Il y a près de 40 ans que le régime de responsabilité sans égard à la faute a été instauré par le gouvernement québécois, afin d'indemniser le préjudice corporel des victimes d'accident de la route. En fonction de ce régime public d'assurance, quels droits avez-vous à titre de victime d'une collision? Et quelle est l'étendue de la protection juridique dont vous jouissez si vous êtes plutôt responsable de l'accident ?
Afin de bien cerner la particularité de ce système d'indemnisation, regardons d'abord le régime généralement applicable en matière de responsabilité civile (art. 1457 C.c.Q.). Selon ce régime, pour qu'un individu soit tenu civilement responsable à votre égard, vous devez prouver trois éléments : 1- sa faute ; 2- les dommages que vous avez subis, et 3- le lien de causalité entre la faute et les dommages.
Toutefois, dans le cadre du régime provincial, vous avez moins de preuves à fournir pour être indemnisé. Bien que vous deviez prouver vos dommages et le rapport entre vos blessures et l'accident survenu lors de l'usage ou du chargement d'un véhicule, vous n'avez pas à démontrer l'existence d'une faute de la part de qui que ce soit. La faute se définit légalement comme un écart entre le comportement du défendeur et le comportement qu'aurait eu une personne raisonnable, prudente et diligente dans les mêmes circonstances.
De fait et conformément à la Loi sur l'assurance automobile (art. 5), les indemnités accordées par la Société de l'assurance automobile du Québec (SAAQ) le sont sans égard à la responsabilité de quiconque. De plus, ces indemnités sont les seuls droits que possèdent une victime en raison d'un préjudice corporel et aucun recours juridique à ce sujet n'est reçu devant un tribunal (art. 83.57). Toutefois, pour certaines personnes, il est parfois possible de réclamer une indemnité en vertu d'un régime privé d'assurance, sans égard à la responsabilité de quiconque (article 83.58).
La Loi sur l'assurance automobile vous évite donc, à titre de victime, de devoir passer par un long et coûteux processus judiciaire dont l'issue incertaine dépend entre autres de la solvabilité du conducteur fautif. De plus, les conséquences financières sont assumées par tous les usagers de la route et non par un seul individu, soit le conducteur fautif.

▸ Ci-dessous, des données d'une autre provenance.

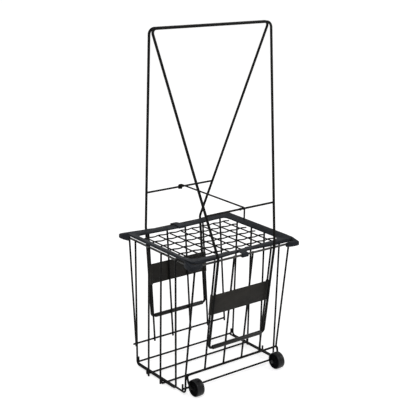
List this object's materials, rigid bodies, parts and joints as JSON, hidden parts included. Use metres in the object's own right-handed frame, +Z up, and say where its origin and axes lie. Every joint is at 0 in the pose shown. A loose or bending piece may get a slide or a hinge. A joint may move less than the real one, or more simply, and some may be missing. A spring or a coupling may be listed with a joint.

Par contre, même si toutes les victimes d'accident de la route sont indemnisées, les montants qu'elles reçoivent ne compensent pas intégralement les dommages corporels et psychologiques subis. En effet, les sommes déterminées par la SAAQ ne correspondent pas toujours à ce qu'une victime pourrait espérer obtenir d'un tribunal de droit commun.
D'ailleurs, dans une affaire (réunissant deux dossiers distincts) tranchée récemment par la Cour suprême, les demandeurs tentaient justement d'obtenir, en plus de l'indemnisation du régime d'assurance public, des dommages et intérêts additionnels de la part de personnes étant intervenues après l'accident. Les demandeurs les accusaient d'avoir aggravé les dommages subis lors d'un accident de la route.
Dans le premier cas, le demandeur reprochait aux agents de la Sûreté du Québec (SQ) d'avoir mis trop de temps à localiser la voiture accidentée dans laquelle il se trouvait. La victime, grièvement blessée, a attendu les secours plus de 40 heures dans sa voiture et a ainsi subi des engelures graves qui ont nécessité l'amputation d'une partie de sa jambe droite. Dans le deuxième cas, la demanderesse reprochait au personnel médical de ne pas avoir évalué et traité conformément aux règles de l'art les blessures qu'elle a subies lors de l'accident et d'être responsables de l'atteinte neurologique à sa main droite et de l'amputation d'une partie de ses jambes.
Dans ses conclusions, le plus haut tribunal du pays n'a pas dérogé aux principes de la loi en interprétant largement la couverture du régime « no-fault ». La Cour a rejeté ces demandes, protégeant ainsi les intervenants de première ligne, tels les policiers et les ambulanciers, et les autres personnes appelées à intervenir lors d'accidents de la route.
En conclusion, lorsque toutes les conditions juridiques pertinentes sont remplies, si vous êtes victime d'un accident de la route vous ne pouvez entreprendre une poursuite, au civil, contre la personne fautive afin d'obtenir des montants additionnels pour compenser vos blessures. Même les accidents résultant d'une erreur commise par un mécanicien d'automobiles sont englobés dans cette protection. Il s'agit dans les faits d'une réelle immunité civile à l'égard du conducteur fautif et des divers intervenants.